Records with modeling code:
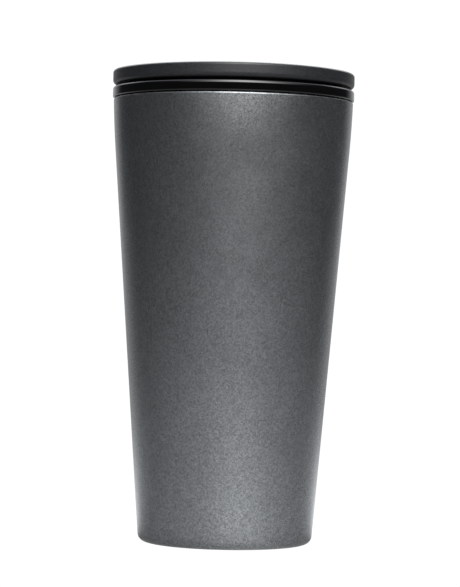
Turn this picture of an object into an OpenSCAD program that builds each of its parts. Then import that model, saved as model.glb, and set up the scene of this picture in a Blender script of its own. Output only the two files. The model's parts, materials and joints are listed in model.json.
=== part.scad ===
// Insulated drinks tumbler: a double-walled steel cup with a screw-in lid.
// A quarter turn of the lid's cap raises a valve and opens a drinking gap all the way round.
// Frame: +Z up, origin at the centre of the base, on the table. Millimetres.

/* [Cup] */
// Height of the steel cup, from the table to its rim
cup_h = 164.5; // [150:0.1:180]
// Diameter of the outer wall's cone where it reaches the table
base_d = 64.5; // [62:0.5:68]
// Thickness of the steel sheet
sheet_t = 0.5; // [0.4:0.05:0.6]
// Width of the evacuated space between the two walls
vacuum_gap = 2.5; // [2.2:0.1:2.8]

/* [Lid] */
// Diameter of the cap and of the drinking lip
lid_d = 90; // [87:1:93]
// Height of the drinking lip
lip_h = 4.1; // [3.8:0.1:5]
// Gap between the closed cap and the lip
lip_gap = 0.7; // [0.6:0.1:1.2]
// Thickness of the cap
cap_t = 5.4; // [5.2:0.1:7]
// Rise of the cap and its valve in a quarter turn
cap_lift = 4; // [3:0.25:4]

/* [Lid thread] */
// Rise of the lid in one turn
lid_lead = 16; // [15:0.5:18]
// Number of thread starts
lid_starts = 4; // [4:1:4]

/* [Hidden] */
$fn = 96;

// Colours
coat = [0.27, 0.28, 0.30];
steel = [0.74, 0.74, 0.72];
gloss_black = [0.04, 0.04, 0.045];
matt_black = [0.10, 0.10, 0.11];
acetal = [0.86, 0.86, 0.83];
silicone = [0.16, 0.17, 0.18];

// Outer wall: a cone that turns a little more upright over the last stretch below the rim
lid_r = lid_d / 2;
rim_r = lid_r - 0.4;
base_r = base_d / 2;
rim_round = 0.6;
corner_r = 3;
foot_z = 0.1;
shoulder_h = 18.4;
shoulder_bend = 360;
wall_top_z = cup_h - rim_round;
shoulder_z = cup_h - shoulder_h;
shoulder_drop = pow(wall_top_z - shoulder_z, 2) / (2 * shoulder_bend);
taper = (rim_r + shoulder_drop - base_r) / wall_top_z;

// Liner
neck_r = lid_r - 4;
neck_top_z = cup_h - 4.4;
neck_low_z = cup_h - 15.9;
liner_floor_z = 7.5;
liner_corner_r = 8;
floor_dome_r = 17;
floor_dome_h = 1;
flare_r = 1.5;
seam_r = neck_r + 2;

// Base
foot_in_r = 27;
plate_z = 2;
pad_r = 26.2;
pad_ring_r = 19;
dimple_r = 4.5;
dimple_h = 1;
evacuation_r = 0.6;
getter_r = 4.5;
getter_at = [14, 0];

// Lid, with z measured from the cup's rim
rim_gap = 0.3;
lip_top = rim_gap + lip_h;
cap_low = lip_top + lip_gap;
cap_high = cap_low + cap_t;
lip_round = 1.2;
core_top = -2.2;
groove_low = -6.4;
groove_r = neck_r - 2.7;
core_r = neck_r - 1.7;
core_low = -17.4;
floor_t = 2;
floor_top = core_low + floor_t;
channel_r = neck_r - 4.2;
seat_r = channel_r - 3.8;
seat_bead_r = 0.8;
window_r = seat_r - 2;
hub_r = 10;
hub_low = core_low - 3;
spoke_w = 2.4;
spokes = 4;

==

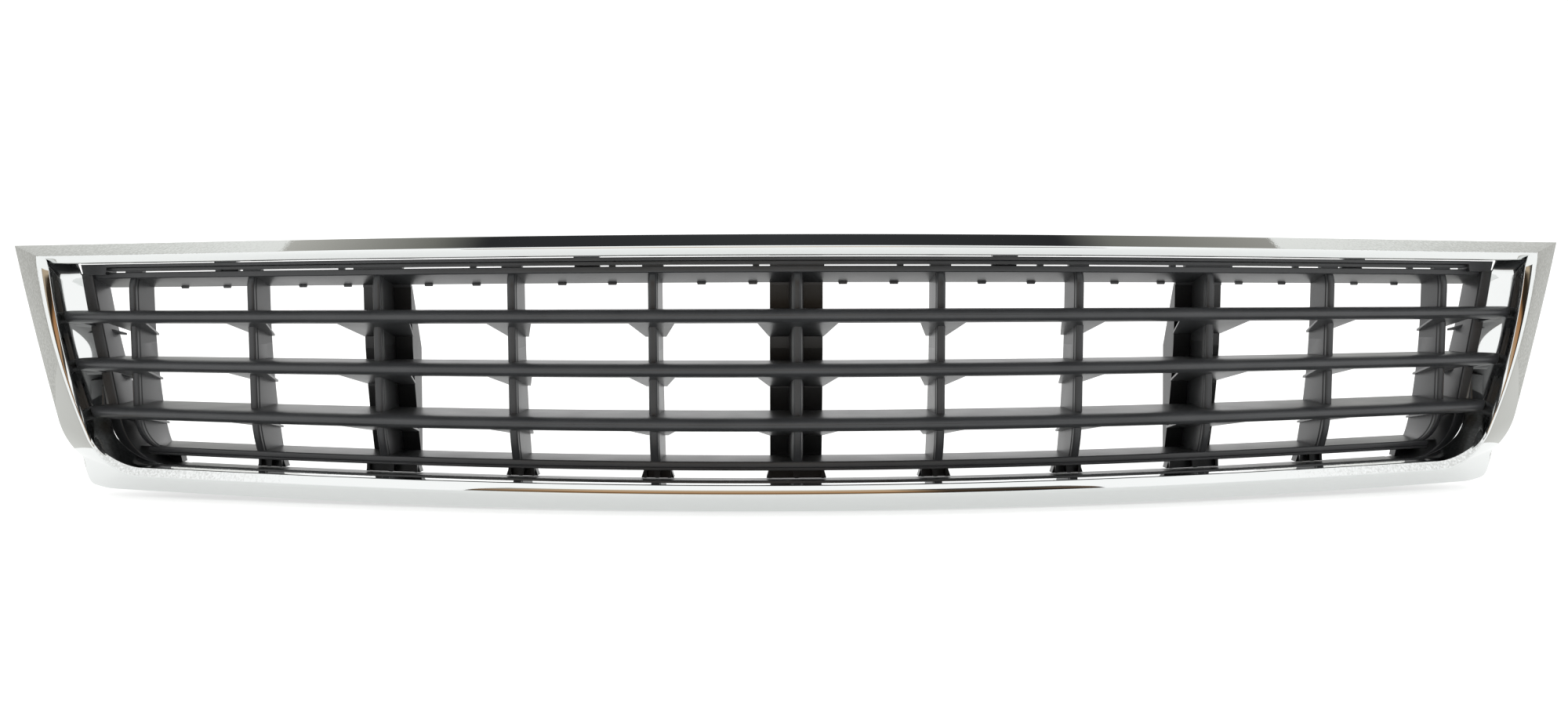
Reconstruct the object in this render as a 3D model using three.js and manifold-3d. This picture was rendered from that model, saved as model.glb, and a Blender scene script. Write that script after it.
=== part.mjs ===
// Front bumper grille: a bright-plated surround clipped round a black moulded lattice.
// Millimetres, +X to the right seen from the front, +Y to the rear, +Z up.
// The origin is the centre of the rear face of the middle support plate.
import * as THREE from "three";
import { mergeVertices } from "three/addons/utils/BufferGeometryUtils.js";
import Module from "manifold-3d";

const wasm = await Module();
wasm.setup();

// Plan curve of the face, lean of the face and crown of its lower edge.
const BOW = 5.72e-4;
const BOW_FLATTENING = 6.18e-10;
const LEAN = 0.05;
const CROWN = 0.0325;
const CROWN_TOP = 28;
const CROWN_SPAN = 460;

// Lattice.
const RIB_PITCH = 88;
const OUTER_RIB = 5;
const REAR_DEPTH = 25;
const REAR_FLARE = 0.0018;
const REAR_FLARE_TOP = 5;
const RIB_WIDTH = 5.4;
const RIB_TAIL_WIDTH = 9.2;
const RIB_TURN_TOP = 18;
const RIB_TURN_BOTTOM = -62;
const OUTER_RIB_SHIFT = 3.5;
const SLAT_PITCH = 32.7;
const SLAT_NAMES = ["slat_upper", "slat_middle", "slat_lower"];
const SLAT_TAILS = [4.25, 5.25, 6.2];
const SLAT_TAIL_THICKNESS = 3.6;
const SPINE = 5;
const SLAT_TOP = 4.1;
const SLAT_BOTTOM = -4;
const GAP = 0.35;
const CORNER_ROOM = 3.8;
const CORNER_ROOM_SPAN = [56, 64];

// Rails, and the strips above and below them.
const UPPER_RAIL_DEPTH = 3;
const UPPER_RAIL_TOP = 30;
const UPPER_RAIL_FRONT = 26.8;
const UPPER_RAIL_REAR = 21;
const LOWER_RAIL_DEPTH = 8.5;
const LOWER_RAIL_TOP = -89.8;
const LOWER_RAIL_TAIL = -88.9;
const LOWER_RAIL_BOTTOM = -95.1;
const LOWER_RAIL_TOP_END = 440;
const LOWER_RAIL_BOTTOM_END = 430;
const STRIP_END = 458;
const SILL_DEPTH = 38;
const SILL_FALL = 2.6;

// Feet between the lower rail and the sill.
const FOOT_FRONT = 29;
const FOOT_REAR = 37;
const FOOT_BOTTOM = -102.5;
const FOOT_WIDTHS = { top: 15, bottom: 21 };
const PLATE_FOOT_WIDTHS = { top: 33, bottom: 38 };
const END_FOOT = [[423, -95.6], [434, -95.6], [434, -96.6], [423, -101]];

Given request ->
In the listing above, find the line containing "Turn this picture" and the line containing "vacuum_gap = 2.5; // [2.2:0.1:2.8]". Output them and every line between, exactly, and nothing else.

Output for this task ->
Turn this picture of an object into an OpenSCAD program that builds each of its parts. Then import that model, saved as model.glb, and set up the scene of this picture in a Blender script of its own. Output only the two files. The model's parts, materials and joints are listed in model.json.
=== part.scad ===
// Insulated drinks tumbler: a double-walled steel cup with a screw-in lid.
// A quarter turn of the lid's cap raises a valve and opens a drinking gap all the way round.
// Frame: +Z up, origin at the centre of the base, on the table. Millimetres.

/* [Cup] */
// Height of the steel cup, from the table to its rim
cup_h = 164.5; // [150:0.1:180]
// Diameter of the outer wall's cone where it reaches the table
base_d = 64.5; // [62:0.5:68]
// Thickness of the steel sheet
sheet_t = 0.5; // [0.4:0.05:0.6]
// Width of the evacuated space between the two walls
vacuum_gap = 2.5; // [2.2:0.1:2.8]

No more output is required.